The present proposal does not contain any change of substance compared to the two earlier proposals, which are: (i) proposal for a Regulation of the European Parliament and of the Council on the Financial Regulation applicable to the general budget of the European Union; (ii) proposal for a Regulation of the European Parliament and of the Council amending Council Regulation (EC, Euratom) No 1605/2002 on the Financial Regulation applicable to the general budget of the European Communities. As a consequence, the working document of the Commission services concerning the Implementing Rules to the FR, which has been put forward by the Commission together with the triennial revision, remains entirely valid.

CONTENT: in 2011 more than EUR 126 billion is planned for allocation to EU policies benefiting the Union and its citizens. In the current economic context it is even more important that the delivery mechanisms of the budget operate in the most efficient way and facilitate the implementation of EU policies, while securing sound treatment of European taxpayers' money. In particular, it is important that these mechanisms are: (i) simple and transparent (especially to final recipients of EU funds); (ii) provide the possibility for leverage of non-EU budget resources and at the same time (iii) strengthen the Commission's accountability for implementation of the budget.  

(1) Need for a reform: reform is necessary with a view to adapting the financial rules to the new requirements of budget implementation (co-financing with other donors, specific financial instruments, PPPs) or where the basic principles create disproportionate workload (interests on pre-financing) or may unduly impede efficiency (prohibition of budget implementation through private sector bodies). The award of small grants and contracts also needs to be facilitated.

Furthermore, the new procedure applicable to the IR, as set out in the Lisbon Treaty, should lead to a new articulation between the FR and the IR, imposing a complete review of the whole set of financial rules.

In this context, the Commission has based its proposal on the following objectives:

·        to introduce more flexibility in the application of budgetary principles, which should better suit operational needs and alleviate unnecessary administrative burden for recipients of Union funds;

·        to streamline relations with implementing partners to which the Commission entrusts the management of programmes or part of programming actions (projects), in particular taking account of the nature of the implementing partner (Member States, agencies, EIB, public and private operators, etc.) and the financial risks entailed (proportionality);

·        to shift the regime of grants from a real-cost based management (inputs) towards a performance-based scheme (outputs), in order to better target policy objectives and achieve significant simplification of procedural and documentary requirements for the benefit of beneficiaries, and facilitate the use of lump sums;

·        to ensure sound financial management while leaving significant room for manoeuvre for Authorising Officers so that they can adapt the means to their operational constraints and the financial risks they are faced with;

·        to modernise the system of risk management and control measures so as to make them more proportional to the probability of errors and to the cost involved.

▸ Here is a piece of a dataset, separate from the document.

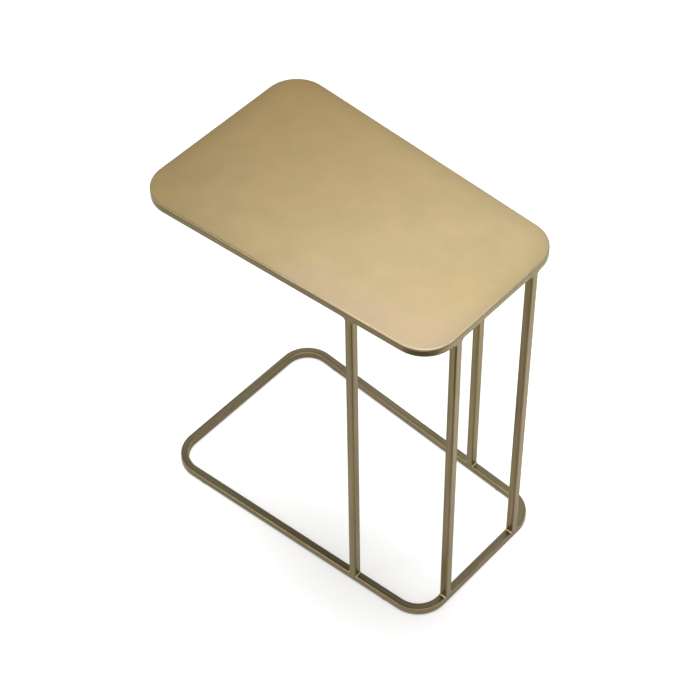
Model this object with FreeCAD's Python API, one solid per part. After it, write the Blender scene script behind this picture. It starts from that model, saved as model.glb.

(2) Alignment with the Lisbon Treaty: the Treaty on the Functioning of the European Union – (TFEU), which entered into force on December 1, 2009, makes important changes concerning budgetary and financial issues. These changes should be translated in the Financial Regulation and concern in particular:

·        the introduction of the multiannual financial framework in the Treaty, and its link to annual budgetary procedure: in this regard, as a consequence of the introduction of the multiannual financial framework in the TFEU, some provisions of the Interinstitutional Agreement (IIA) on budgetary discipline and sound financial management should be introduced in the Financial Regulation;

·        the new annual budgetary procedure and the abolition of the distinction between compulsory and non-compulsory expenditure, which have an impact on the provisions relating to transfers and the provisional twelfths;

·        the new provisions introduced in Article 317 TFEU concerning the control and audit obligations of the Member States in the implementation of the budget, together with Point 44 of the Interinstitutional Agreement (IIA) on budgetary discipline and sound financial management. 

The proposal also allows for the streamlining of the Financial Regulation in line with the Lisbon Treaty, through both technical adaptations and the deletion of obsolete provisions.

TIMETABLE: the present revision of the FR occurs while preparation for the post-2013 programmes is also under way. It is important that all the actors concerned in the legislative process maintain an ambitious timetable for the present revision. They should aim at an agreement on the package (Financial Regulation and Implementing Rules) so that it could enter into application on 1 January 2012.